▸ **Aim**
Give back the entire listing verbatim.

— START Source material —

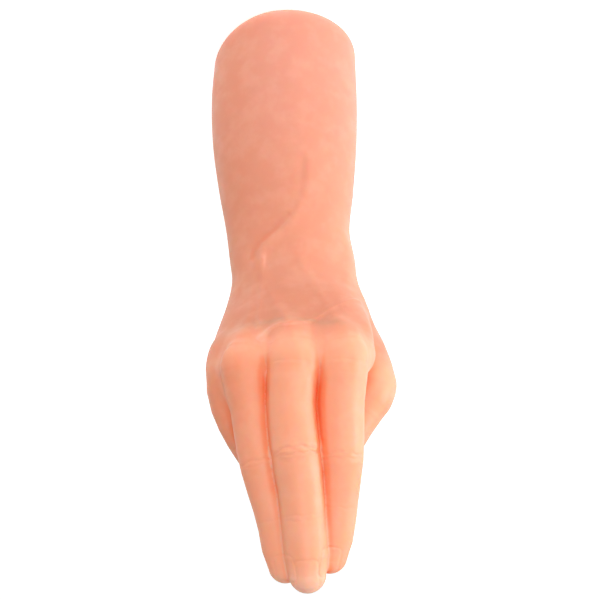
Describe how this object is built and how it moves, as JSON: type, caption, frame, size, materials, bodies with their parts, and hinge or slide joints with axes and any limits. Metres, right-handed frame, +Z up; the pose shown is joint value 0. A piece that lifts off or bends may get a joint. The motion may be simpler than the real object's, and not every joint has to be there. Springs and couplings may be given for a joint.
{
  "type": "passive prosthetic hand and forearm",
  "caption": "Right-side cosmetic prosthetic hand and forearm with a soft skin, a friction wrist, a sprung finger bar and a friction thumb.",
  "frame": {"origin": "centre of the mounting face at the closed end of the forearm, on the axis of the threaded socket", "axes": "+Z up the forearm to the fingertips, -Y the back of the hand, -X the thumb's side"},
  "size_m": [0.0978, 0.0757, 0.3267],
  "materials": {
    "skin": "satin flesh-coloured soft skin",
    "foam": "matt cream open foam",
    "plate_alloy": "satin machined",
    "tube_alloy": "satin anodised tube",
    "screw_steel": "dark socket screws",
    "shaft_steel": "ground steel",
    "spring_steel": "bright spring wire and clips",
    "bush_plastic": "white acetal",
    "brass": "plain bearing metal",
    "core_plastic": "dark nylon"
  },
  "bodies": {
    "forearm": {"forearm_skin": "skin", "forearm_foam": "foam", "mounting_plate": "plate_alloy", "mounting_screws": "screw_steel", "anchor_ring": "bush_plastic", "forearm_tube": "tube_alloy", "tube_grub_screws": "screw_steel", "wrist_housing": "plate_alloy", "wrist_bush": "bush_plastic", "friction_pad": "bush_plastic", "friction_screw": "screw_steel", "thrust_washer": "bush_plastic"},
    "hand": {"wrist_shaft": "shaft_steel", "wrist_disc_springs": "spring_steel", "wrist_lock_nut": "shaft_steel", "hand_frame": "plate_alloy", "frame_screws": "screw_steel", "finger_axle": "shaft_steel", "axle_clips": "spring_steel", "spring_pin": "shaft_steel", "return_spring": "spring_steel", "thumb_bracket": "shaft_steel", "bracket_screws": "screw_steel", "thumb_pin": "shaft_steel", "thumb_pin_clips": "spring_steel", "thumb_friction_washers": "brass", "palm_foam": "foam", "palm_skin": "skin"},
    "fingers": {"finger_bar": "plate_alloy", "hub_bushes": "brass", "finger_core_screws": "screw_steel", "index_core": "core_plastic", "middle_core": "core_plastic", "ring_core": "core_plastic", "little_core": "core_plastic", "finger_foam": "foam", "finger_skin": "skin"},
    "thumb": {"thumb_core": "core_plastic", "thumb_foam": "foam", "thumb_skin": "skin"}
  },
  "joints": [
    {"name": "wrist_rotation", "type": "hinge", "parent": "forearm", "child": "hand", "pos_m": [0, 0, 0.165], "axis": [0, 0, 1], "range_deg": [-60, 60]},
    {"name": "finger_opening", "type": "hinge", "parent": "hand", "child": "fingers", "pos_m": [0, -0.033, 0.219], "axis": [1, 0, 0], "range_deg": [0, 30], "stiffness_Nm_per_rad": 0.6, "springref_deg": -34.38, "deforming": ["return_spring"]},
    {"name": "thumb_swing", "type": "hinge", "parent": "hand", "child": "thumb", "pos_m": [-0.04, 0.007, 0.224], "axis": [-0.5, -0.866, 0], "range_deg": [0, 45]}
  ]
}
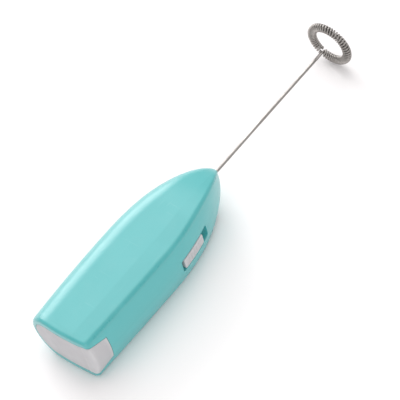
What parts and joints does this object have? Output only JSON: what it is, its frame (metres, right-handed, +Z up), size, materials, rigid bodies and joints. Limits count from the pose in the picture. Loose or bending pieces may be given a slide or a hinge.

— END Source material —

▸ **Reply**
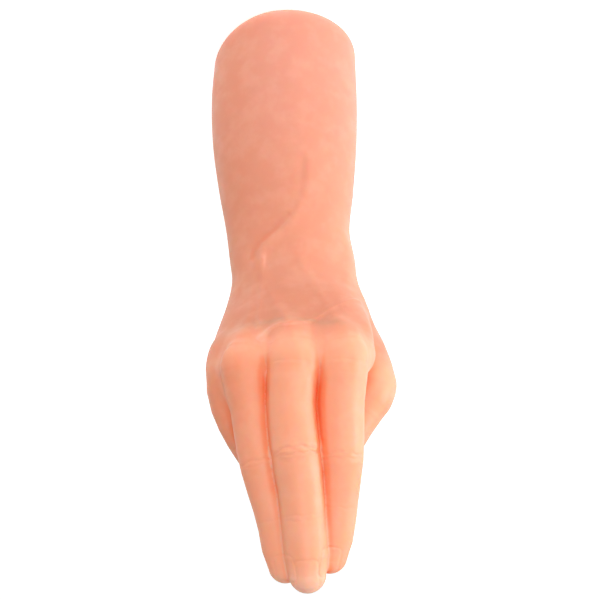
Describe how this object is built and how it moves, as JSON: type, caption, frame, size, materials, bodies with their parts, and hinge or slide joints with axes and any limits. Metres, right-handed frame, +Z up; the pose shown is joint value 0. A piece that lifts off or bends may get a joint. The motion may be simpler than the real object's, and not every joint has to be there. Springs and couplings may be given for a joint.
{
  "type": "passive prosthetic hand and forearm",
  "caption": "Right-side cosmetic prosthetic hand and forearm with a soft skin, a friction wrist, a sprung finger bar and a friction thumb.",
  "frame": {"origin": "centre of the mounting face at the closed end of the forearm, on the axis of the threaded socket", "axes": "+Z up the forearm to the fingertips, -Y the back of the hand, -X the thumb's side"},
  "size_m": [0.0978, 0.0757, 0.3267],
  "materials": {
    "skin": "satin flesh-coloured soft skin",
    "foam": "matt cream open foam",
    "plate_alloy": "satin machined",
    "tube_alloy": "satin anodised tube",
    "screw_steel": "dark socket screws",
    "shaft_steel": "ground steel",
    "spring_steel": "bright spring wire and clips",
    "bush_plastic": "white acetal",
    "brass": "plain bearing metal",
    "core_plastic": "dark nylon"
  },
  "bodies": {
    "forearm": {"forearm_skin": "skin", "forearm_foam": "foam", "mounting_plate": "plate_alloy", "mounting_screws": "screw_steel", "anchor_ring": "bush_plastic", "forearm_tube": "tube_alloy", "tube_grub_screws": "screw_steel", "wrist_housing": "plate_alloy", "wrist_bush": "bush_plastic", "friction_pad": "bush_plastic", "friction_screw": "screw_steel", "thrust_washer": "bush_plastic"},
    "hand": {"wrist_shaft": "shaft_steel", "wrist_disc_springs": "spring_steel", "wrist_lock_nut": "shaft_steel", "hand_frame": "plate_alloy", "frame_screws": "screw_steel", "finger_axle": "shaft_steel", "axle_clips": "spring_steel", "spring_pin": "shaft_steel", "return_spring": "spring_steel", "thumb_bracket": "shaft_steel", "bracket_screws": "screw_steel", "thumb_pin": "shaft_steel", "thumb_pin_clips": "spring_steel", "thumb_friction_washers": "brass", "palm_foam": "foam", "palm_skin": "skin"},
    "fingers": {"finger_bar": "plate_alloy", "hub_bushes": "brass", "finger_core_screws": "screw_steel", "index_core": "core_plastic", "middle_core": "core_plastic", "ring_core": "core_plastic", "little_core": "core_plastic", "finger_foam": "foam", "finger_skin": "skin"},
    "thumb": {"thumb_core": "core_plastic", "thumb_foam": "foam", "thumb_skin": "skin"}
  },
  "joints": [
    {"name": "wrist_rotation", "type": "hinge", "parent": "forearm", "child": "hand", "pos_m": [0, 0, 0.165], "axis": [0, 0, 1], "range_deg": [-60, 60]},
    {"name": "finger_opening", "type": "hinge", "parent": "hand", "child": "fingers", "pos_m": [0, -0.033, 0.219], "axis": [1, 0, 0], "range_deg": [0, 30], "stiffness_Nm_per_rad": 0.6, "springref_deg": -34.38, "deforming": ["return_spring"]},
    {"name": "thumb_swing", "type": "hinge", "parent": "hand", "child": "thumb", "pos_m": [-0.04, 0.007, 0.224], "axis": [-0.5, -0.866, 0], "range_deg": [0, 45]}
  ]
}
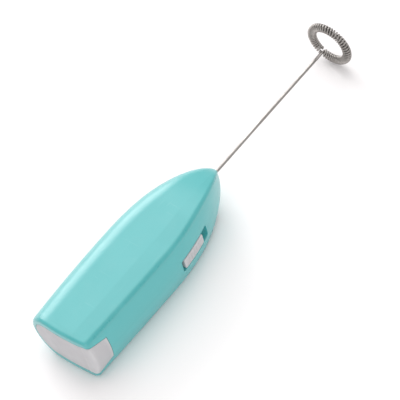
What parts and joints does this object have? Output only JSON: what it is, its frame (metres, right-handed, +Z up), size, materials, rigid bodies and joints. Limits count from the pose in the picture. Loose or bending pieces may be given a slide or a hinge.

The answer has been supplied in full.